Early in the second period, Filppula scored for the Red Wings on the tail end of power play as the Red Wings started to assert themselves. And the next 6:42 would tell the story for the Penguins.
With Pittsburgh in the midst of a line change, goaltender Chris Osgood flipped the puck up to Marian Hossa, who hit Filppula in stride behind the Pens' defence. Filppula buried a backhand behind Fleury to the delight of the fans, who could feel the momentum starting to shift.
Kronwall followed that up with a power play marker when he came out of the corner and swept the puck past Fleury. Johan Franzen and Zetterberg assisted on the play.
Two minutes later, Rafalski fired a shot from the blueline that eluded Fleury and slipped inside the far post. Datsyuk and Nicklas Lidstrom picked up assists on that goal.
And before the fans could catch their breath from celebrating Filppula's goal, the Red Wings were in complete control of the game.
Late in the second frame, Zetterberg added another power play marker, taking a back-door pass from Jiri Hudler and spelling the end of Fleury's night with a shot from close range. Mathieu Garon took over in the Pittsburgh net.
Detroit's three power play goals tied an NHL Playoff record for most in one period, joining the Montreal Canadiens (1954 vs. Detroit, 1977 vs. Boston), New York Rangers (1972 vs. Bruins), New York Islanders (1980 vs. Philadelphia), and the Colorado Avalanche (1996 vs. Florida).
"This was a special victory for the Red Wings; special in terms of special teams," said NHL Insider Bob McKenzie. "Pittsburgh was winning that battle in the series but almost in one fell swoop, the Red Wings got the special team edge back in their game. The last thing the Penguins want is to have the Red Wings feeling comfortable on the power play."
Frustration started to boil over at that point as Sidney Crosby took a slashing penalty after taking a swing at Zetterberg's leg and then 20 second later, Talbot took another slashing minor after wacking Datsyuk on his sore foot. By game's end, the Penguins were assessed nine minor penalties and three 10-minute misconducts.
Some Red Wings players took exception to Talbot's targetting of Datsyuk but Red Wings head coach Mike Babcock downplayed the incident.
"I'm not going there," said Babcock after the game. "The bottom line is they're going to do what they can to win, we're going to do what we can."
TSN Hockey Insider Darren Dreger said the sense from the Red Wings dressing room following the game was that they're not worried about Talbot.

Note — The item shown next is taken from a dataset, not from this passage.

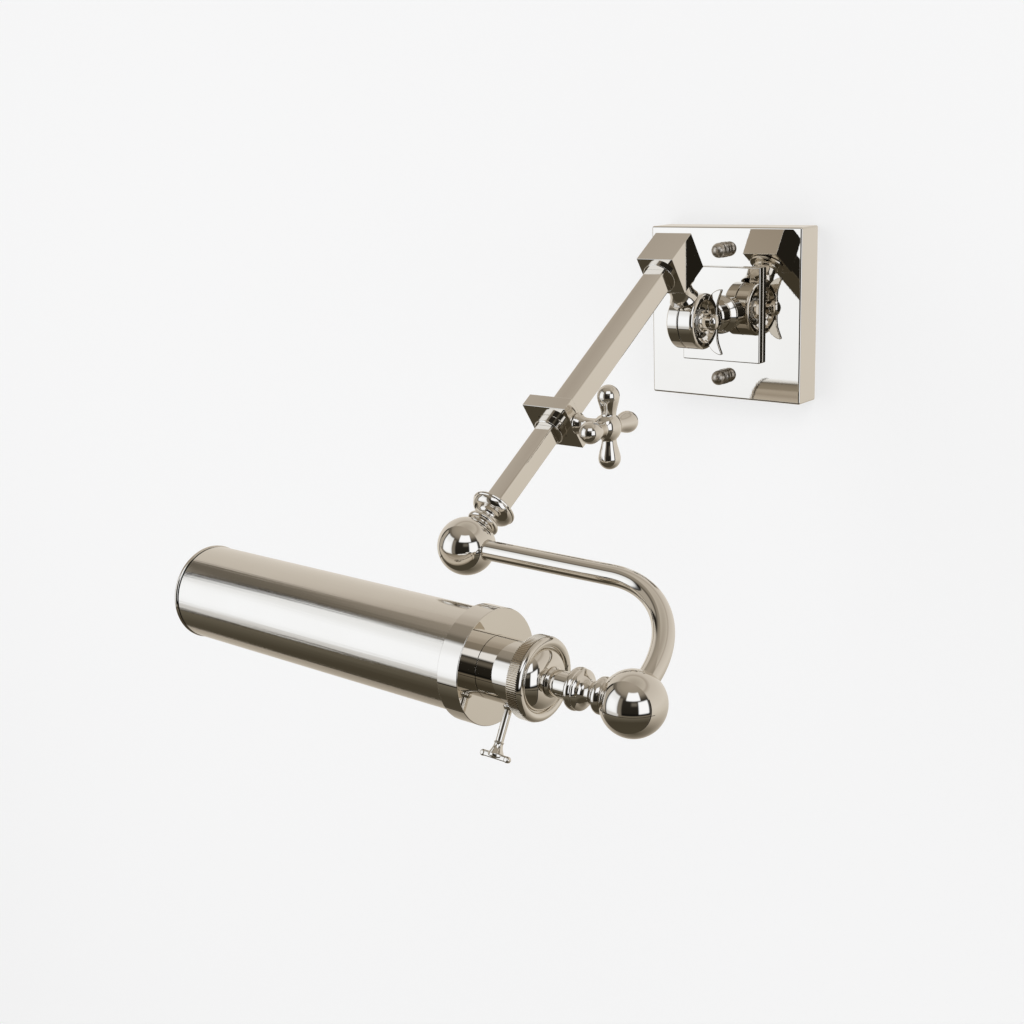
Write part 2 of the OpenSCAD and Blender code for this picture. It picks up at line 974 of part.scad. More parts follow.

''This is a team that's focused on winning the Stanley Cup championship and not worried about the likes of Brooks Orpik suggesting that Henrik Zetterberg is tired and isn't playing well following Game 4,'' said Dreger. ''They're certainly not worried about Talbot targeting Datsyuk.''
As play continued in the third period, both teams seemed to play with one eye clearly focused on Game Six on Tuesday night.
"We have two days here to regroup and refocus, and we will," said Bylsma. "They're one ahead of us, and we've got to go home and use that energy of that home crowd to our advantage, and use Game 6 to draw even again."
The home team has won every game of the series so far and the visiting Penguins are looking to become just the fourth team in Stanley Cup history to overcome a 2-0 series deficit. The last time was 1971, when the Montreal Canadiens beat the Chicago Blackhawks after dropping Games 1 and 2 in the Windy City.
Of the 19 times the Stanley Cup Final has been tied after four games, the winner of Game 5 has gone on to win the series 14 of of those times.
Notes: Datsyuk made his series debut playing on Zetterberg's wing. Winger Ville Leino sat out to make room for the Hart Trophy candidate.